Yeah, I don't know what I was thinking about front axis tilt on my Wista- I guess I was thinking in my head the tilt axis was where the rise/knob ... now that I have utterly confused myself...I will your technique a try.

Drew Wiley
31-Jan-2013, 14:49
I have absolutely no idea what I do. I just do it, and subconsciously do it differently with my Sinar
cameras than my field folders which use axis tilt. Sinar has their whole yaw-free focus system and
all that, which is nice in the studio I guess, though I long ago forgot how it's officially supposed to be done. I also totally ignore hyperfocal theory, but probably practice it anyway, intuitively.

Bob Salomon
31-Jan-2013, 16:54
I have absolutely no idea what I do. I just do it, and subconsciously do it differently with my Sinar
cameras than my field folders which use axis tilt. Sinar has their whole yaw-free focus system and
all that, which is nice in the studio I guess, though I long ago forgot how it's officially supposed to be done. I also totally ignore hyperfocal theory, but probably practice it anyway, intuitively.

Drew,
Lots of cameras are yaw free and any camera that isn't becomes yaw free when it is rotated 90 so that the swing movement then becomes the tilt movement. This has nothing to do with assymetric movements.
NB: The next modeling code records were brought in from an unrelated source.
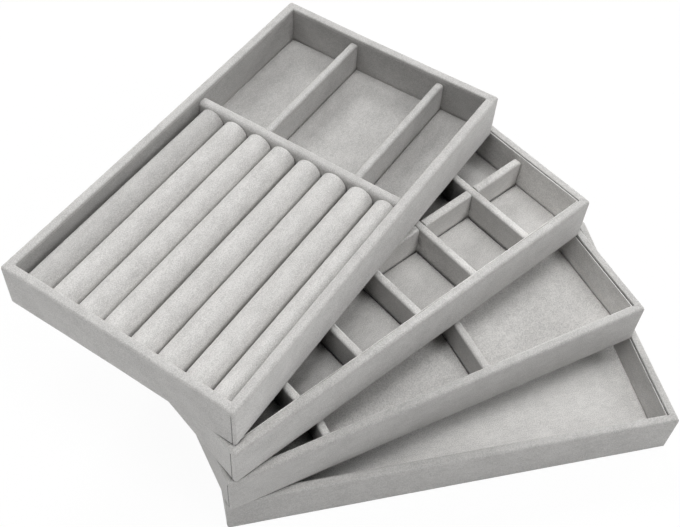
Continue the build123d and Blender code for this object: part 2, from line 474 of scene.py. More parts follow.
def piece(tray, name, points, faces, material, nodes):
    """A smooth closed mesh that stands for CAD nodes and rides on its tray."""
    mesh = bpy.data.meshes.new(name)
    mesh.from_pydata((np.asarray(points) * metres).tolist(), [], faces)
    cleaner = bmesh.new()
    cleaner.from_mesh(mesh)
    bmesh.ops.recalc_face_normals(cleaner, faces=cleaner.faces)
    cleaner.to_mesh(mesh)
    cleaner.free()
    mesh.polygons.foreach_set("use_smooth", [True] * len(mesh.polygons))
    mesh.materials.append(material)
    thing = bpy.data.objects.new(name, mesh)
    bpy.context.scene.collection.objects.link(thing)
    thing.matrix_world = tray.place
    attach(thing, tray.name)
    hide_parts(*[f"{tray.name}_{node}" for node in nodes])
    return thing


def wrap_profile(tray, lapped):
    """The wrap's cross-section: depth in from the outer face, height, outward direction."""
    low, high = tray.span("velvet_wrap")
    wall = tray.span("wall_lining")[0][0]
    board_low, board_high = tray.span("base_board")
    bottom = low[2]
    top = high[2]
    edge = tray.span("floor_pad")[0][0] - lap_clearance if lapped else wall
    outer_centre = (rim_outer_radius, top - rim_outer_radius)
    inner_radius = rim_lap_radius if lapped else rim_inner_radius
    inner_centre = (edge - inner_radius, top - inner_radius)
    lap_end = top - lap_height - lap_taper
    turned = (turn_in, *turned_depths, foot_width + foot_blend)
    outside = [(depth, bottom, 0, -1) for depth in turned]
    outside += [(foot_width, foot_level, 0, -1)]
    outside += arc((foot_radius, foot_level + foot_radius), foot_radius, 270, 180, foot_steps)
    heights = np.linspace(foot_level + foot_radius, outer_centre[1], wall_stations)[1:-1]
    outside += [(0, height, -1, 0) for height in heights]
    outside += arc(outer_centre, rim_outer_radius, 180, 90, rim_outer_steps)
    outside += arc(inner_centre, inner_radius, 90, 0, rim_inner_steps)
    if lapped:
        outside += [(edge, top - lap_height, 1, 0), (wall, lap_end, 0, 0)]
    inner_heights = (lap_end - lap_margin, *wrap_levels[:2], board_high[2] + board_gap)
    outside += [(wall, height, 1, 0) for height in inner_heights]
    skin = wall - velvet
    skin_centre = (skin - skin_radius, top - velvet - skin_radius)
    turn_top = board_low[2] - turned_gap
    inside = [(skin, height) for height in inner_heights[::-1]]
    inside += arc_places(skin_centre, skin_radius, 0, 90, skin_steps)
    inside += arc_places(outer_centre, rim_outer_radius - velvet, 90, 180, rim_back_steps)
    inside += [(velvet, height) for height in wrap_levels]
    inside += [(depth, turn_top) for depth in (velvet + skin_radius, turned_depths[-1], turn_in)]
    return np.array(outside + [(*place, 0, 0) for place in inside])


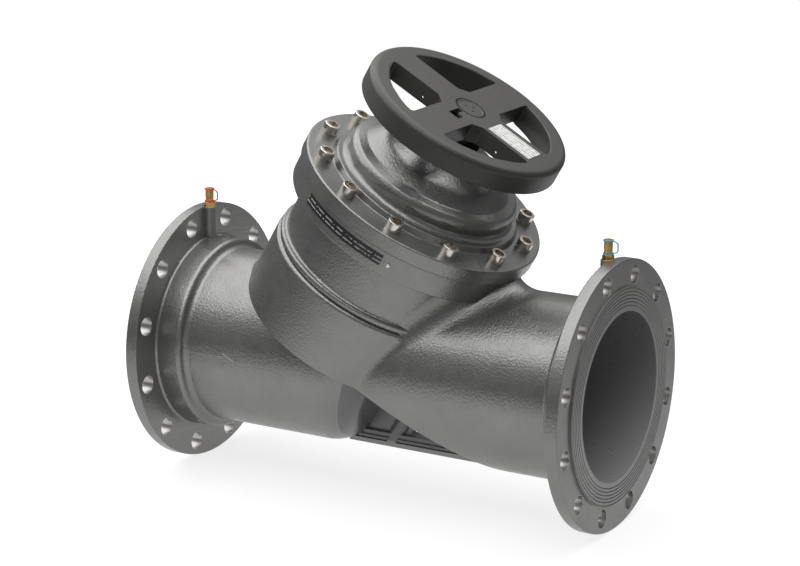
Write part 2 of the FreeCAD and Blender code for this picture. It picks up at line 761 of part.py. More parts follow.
def test_bore(label, x, top):
    """Flat on top of a boss and the drilling from it down into the pipe bore."""
    flat = cylinder(label + "_flat", S.washer_radius + 0.5, top, top + S.spot_face_depth)
    wide = cylinder(label + "_thread", S.nipple_thread_radius, top - S.nipple_thread_depth, top + 1)
    thin = cylinder(label + "_duct", S.nipple_thread_radius / 2, S.bore_radius - 10, top)
    for item in (flat, wide, thin):
        bind(item, "Placement.Base.x", x)
    doc.recompute()
    return fuse(label, [flat, wide, thin])


def on_rim(item, angle, radius, level):
    """Points an object that is drawn about +Z outwards from the branch axis."""
    outwards = FreeCAD.Rotation(Vector(0, 0, 1), angle.number).multiply(
        FreeCAD.Rotation(Vector(0, 1, 0), 90))
    lean = FreeCAD.Rotation(Vector(0, 1, 0), S.branch_lean.number)
    item.Placement.Rotation = lean.multiply(outwards)
    reach = radius * cosine(angle)
    bind(item, "Placement.Base.x",
         S.branch_x + level * sine(S.branch_lean) + reach * cosine(S.branch_lean))
    bind(item, "Placement.Base.y", radius * sine(angle))
    bind(item, "Placement.Base.z", level * cosine(S.branch_lean) - reach * sine(S.branch_lean))
    doc.recompute()
    return item


def seat_ring():
    low = S.deck_level - 2
    face_step = SEAT_FACE - 1.5
    return along_branch(turned("seat_ring", [
        (S.seat_bore_radius, low, 1),
        (S.seat_spigot_radius, low),
        (S.seat_spigot_radius, DECK_TOP),
        (S.seat_flange_radius, DECK_TOP),
        (S.seat_flange_radius, face_step, 1),
        (S.seat_bore_radius + 9, face_step),
        (S.seat_bore_radius + 7, SEAT_FACE),
        (S.seat_bore_radius + 3, SEAT_FACE),
        (S.seat_bore_radius, face_step - 2),
    ]))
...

Assymetric movement are also on several cameras, not just some Sinars (the original Sinars had base tilts). Sinar cameras with assymetric movements use two set points marked on the gg as the near and far points.
Continuously assymetric cameras had adjustable points marked on the gg for the near and far points.

But you are absolutely correct, it becomes intuitive.
When I was selling Sinar I once called on an extremely large catalog house (mid 1970's) and demoed the marvels of yaw free and assymetric movements and explained how much time they could save with this system.
They then set up a shot and had one of their veteran photographers take out a Deardorff 810 and set the shot up. He was able to do it so intuitively that he virtually never looked at the shot on the gg. It was just there, tilts and swings and all. Much faster then anything the Sinar could do.

But he did the same shot almost every day. Just the subject changed.